[RAW DATA]

==========

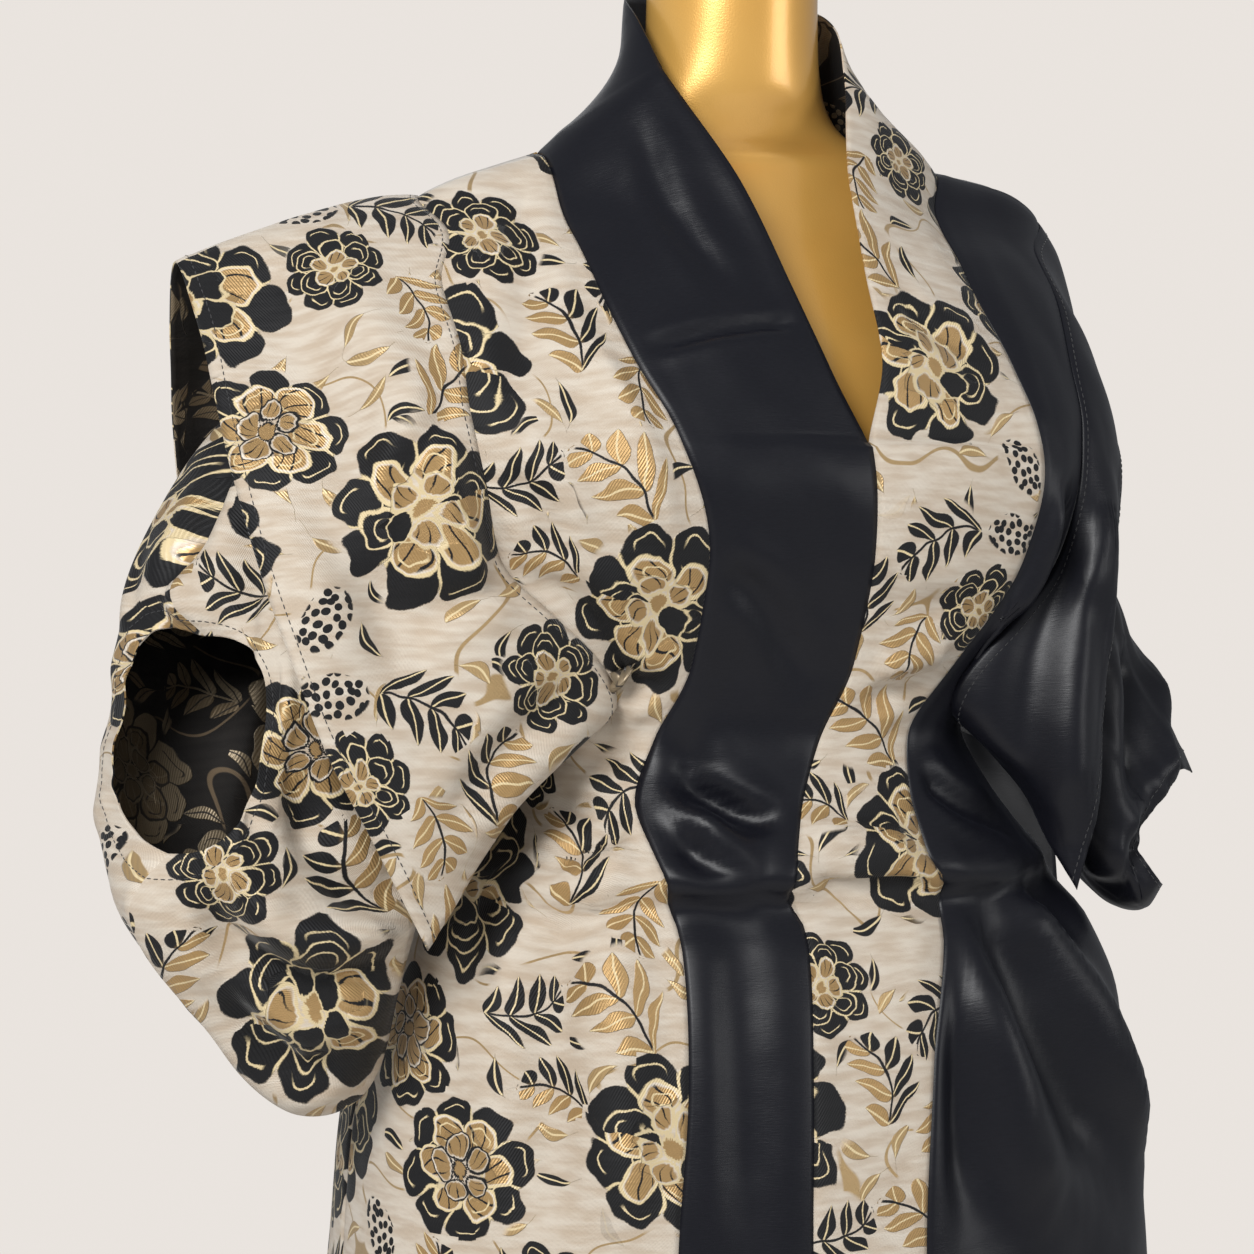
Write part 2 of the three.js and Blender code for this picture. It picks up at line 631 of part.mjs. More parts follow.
// A solid through rings of points, closed at both ends by a flat fan.
function ringSolid(rings) {
  const sides = rings[0].length;
  const vertices = rings.flat().flatMap((point) => [point.x, point.y, point.z]);
  const faces = [];
  for (let r = 0; r < rings.length - 1; r += 1) {
    for (let c = 0; c < sides; c += 1) {
      const a = r * sides + c;
      const b = r * sides + ((c + 1) % sides);
      faces.push(a, b, b + sides, a, b + sides, a + sides);
    }
  }
  const top = (rings.length - 1) * sides;
  for (let c = 1; c < sides - 1; c += 1) {
    faces.push(0, c + 1, c);
    faces.push(top, top + c, top + c + 1);
  }
  const geometry = new THREE.BufferGeometry();
  geometry.setAttribute("position", new THREE.Float32BufferAttribute(vertices, 3));
  geometry.setIndex(faces);
  return facingOut(geometry);
}

function dressForm() {
  const rings = FORM_SECTIONS.map(({ z, half, front, back, square }) => {
    const ring = [];
    for (let i = 0; i < FORM_SIDES; i += 1) {
      const angle = (2 * Math.PI * i) / FORM_SIDES;
      const across = Math.sin(angle);
      const along = Math.cos(angle);
      const depth = along > 0 ? front : back;
      const sum = Math.abs(across / half) ** square + Math.abs(along / depth) ** square;
      const reach = sum ** (-1 / square);
      ring.push(new THREE.Vector3(across * reach, -along * reach, z));
    }
    return ring;
  });
  return ringSolid(rings);
}

const POLE_RADIUS = 14;
const POLE_SIDES = 24;
const BASE_HEIGHT = 22;
const BASE_SIDES = 48;
// Half section of the base, from its underside at the axis to the boss that holds the pole.
const BASE_PROFILE = [
  { radius: 0, z: 0 },
  { radius: 166, z: 0 },
  { radius: 170, z: 4 },
  { radius: 170, z: 9 },
  { radius: 160, z: 14 },
  { radius: 60, z: 18 },
  { radius: 34, z: BASE_HEIGHT },
  { radius: 0, z: BASE_HEIGHT },
];

function pole() {
  const height = FORM_SECTIONS[0].z - BASE_HEIGHT - 2 * SEAM_GAP;
  const shape = new THREE.CylinderGeometry(POLE_RADIUS, POLE_RADIUS, height, POLE_SIDES);
  shape.rotateX(Math.PI / 2);
  shape.translate(0, 0, BASE_HEIGHT + SEAM_GAP + height / 2);
  return shape;
}

function base() {
  const profile = BASE_PROFILE.map(({ radius, z }) => new THREE.Vector2(radius, z));
  const shape = new THREE.LatheGeometry(profile, BASE_SIDES);
  shape.rotateX(Math.PI / 2);
  return shape;
}

// ---- The object ----
const BROCADE = { color: 0xdccbb0, roughness: 0.45, metalness: 0 };
const SATIN = { color: 0x15151b, roughness: 0.32, metalness: 0 };
const GOLD_FORM = { color: 0xe0a24a, roughness: 0.25, metalness: 0 };
const STAND_METAL = { color: 0xb8b8b8, roughness: 0.25, metalness: 1 };
const RIGHT = -1;
const LEFT = 1;

const dress = new THREE.Group();
function add(name, geometry, finish) {
  const mesh = new THREE.Mesh(geometry, new THREE.MeshStandardMaterial(finish));
  mesh.name = name;
  dress.add(mesh);
}

add("front_right", frontPanel(RIGHT, BAND_SEAM_RIGHT), BROCADE);
add("front_left", frontPanel(LEFT, BAND_SEAM_LEFT), SATIN);
add("back_right", backPanel(RIGHT), BROCADE);
add("back_left", backPanel(LEFT), SATIN);
add("band_right", band(RIGHT, BAND_SEAM_RIGHT, V_EDGE_RIGHT), SATIN);
add("band_left", band(LEFT, BAND_SEAM_LEFT, V_EDGE_LEFT), BROCADE);
add("sleeve_right", sleeve(RIGHT, SLEEVE_RIGHT), BROCADE);
add("sleeve_left", sleeve(LEFT, SLEEVE_LEFT), SATIN);
add("cape_right", cape(RIGHT, CAPE_RIGHT), BROCADE);
add("cape_left", cape(LEFT, CAPE_LEFT), SATIN);
add("dress_form", dressForm(), GOLD_FORM);
add("stand_pole", pole(), STAND_METAL);
add("stand_base", base(), STAND_METAL);

export default dress;
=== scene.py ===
# The half-and-half brocade and satin dress on its gold form: cloth shells with their creases, woven
# flowers, stitching, the glossy form, its stand, the floor, lights and camera.
# Tables are in millimetres, with the same sizes as the solids; objects are in metres.
import math

import bpy
import numpy as np
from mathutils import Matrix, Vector


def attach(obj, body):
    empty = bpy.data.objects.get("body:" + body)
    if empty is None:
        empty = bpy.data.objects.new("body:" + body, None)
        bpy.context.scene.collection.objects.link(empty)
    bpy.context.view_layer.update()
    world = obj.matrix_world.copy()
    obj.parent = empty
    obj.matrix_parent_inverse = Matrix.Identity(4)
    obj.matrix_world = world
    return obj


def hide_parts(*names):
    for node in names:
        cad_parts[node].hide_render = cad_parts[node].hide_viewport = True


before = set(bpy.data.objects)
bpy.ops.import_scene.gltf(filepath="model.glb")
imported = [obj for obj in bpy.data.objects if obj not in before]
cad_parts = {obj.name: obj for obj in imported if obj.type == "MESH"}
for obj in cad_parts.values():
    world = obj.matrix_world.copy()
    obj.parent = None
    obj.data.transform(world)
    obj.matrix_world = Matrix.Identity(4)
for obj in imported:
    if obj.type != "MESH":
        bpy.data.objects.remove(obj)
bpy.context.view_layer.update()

MM = 0.001
RIGHT, LEFT = -1, 1  # sides of the wearer, along X

# ---- Camera ----
AIM = Vector((-0.0620, 0.0226, 1.193))
AZIMUTH, ELEVATION, DISTANCE = math.radians(-20), math.radians(1.5), 1.9
LENS, SENSOR = 85.1, 36.0


def camera():
    data = bpy.data.cameras.new("camera")
    data.lens, data.sensor_width, data.clip_end = LENS, SENSOR, 50
    item = bpy.data.objects.new("camera", data)
    away = Vector((
        math.sin(AZIMUTH) * math.cos(ELEVATION),
        -math.cos(AZIMUTH) * math.cos(ELEVATION),
        math.sin(ELEVATION),
    ))
    item.location = AIM + away * DISTANCE
    item.rotation_euler = away.to_track_quat("Z", "Y").to_euler()
    bpy.context.scene.collection.objects.link(item)
    bpy.context.scene.camera = item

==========

[JOB]
Transcribe nothing but the lines from the line with "const dress = new THREE.Group();" through the line with "if empty is", reproducing each exactly.

[WRITTEN SOLUTION]
const dress = new THREE.Group();
function add(name, geometry, finish) {
  const mesh = new THREE.Mesh(geometry, new THREE.MeshStandardMaterial(finish));
  mesh.name = name;
  dress.add(mesh);
}

add("front_right", frontPanel(RIGHT, BAND_SEAM_RIGHT), BROCADE);
add("front_left", frontPanel(LEFT, BAND_SEAM_LEFT), SATIN);
add("back_right", backPanel(RIGHT), BROCADE);
add("back_left", backPanel(LEFT), SATIN);
add("band_right", band(RIGHT, BAND_SEAM_RIGHT, V_EDGE_RIGHT), SATIN);
add("band_left", band(LEFT, BAND_SEAM_LEFT, V_EDGE_LEFT), BROCADE);
add("sleeve_right", sleeve(RIGHT, SLEEVE_RIGHT), BROCADE);
add("sleeve_left", sleeve(LEFT, SLEEVE_LEFT), SATIN);
add("cape_right", cape(RIGHT, CAPE_RIGHT), BROCADE);
add("cape_left", cape(LEFT, CAPE_LEFT), SATIN);
add("dress_form", dressForm(), GOLD_FORM);
add("stand_pole", pole(), STAND_METAL);
add("stand_base", base(), STAND_METAL);

export default dress;
=== scene.py ===
# The half-and-half brocade and satin dress on its gold form: cloth shells with their creases, woven
# flowers, stitching, the glossy form, its stand, the floor, lights and camera.
# Tables are in millimetres, with the same sizes as the solids; objects are in metres.
import math

import bpy
import numpy as np
from mathutils import Matrix, Vector


def attach(obj, body):
    empty = bpy.data.objects.get("body:" + body)
    if empty is None:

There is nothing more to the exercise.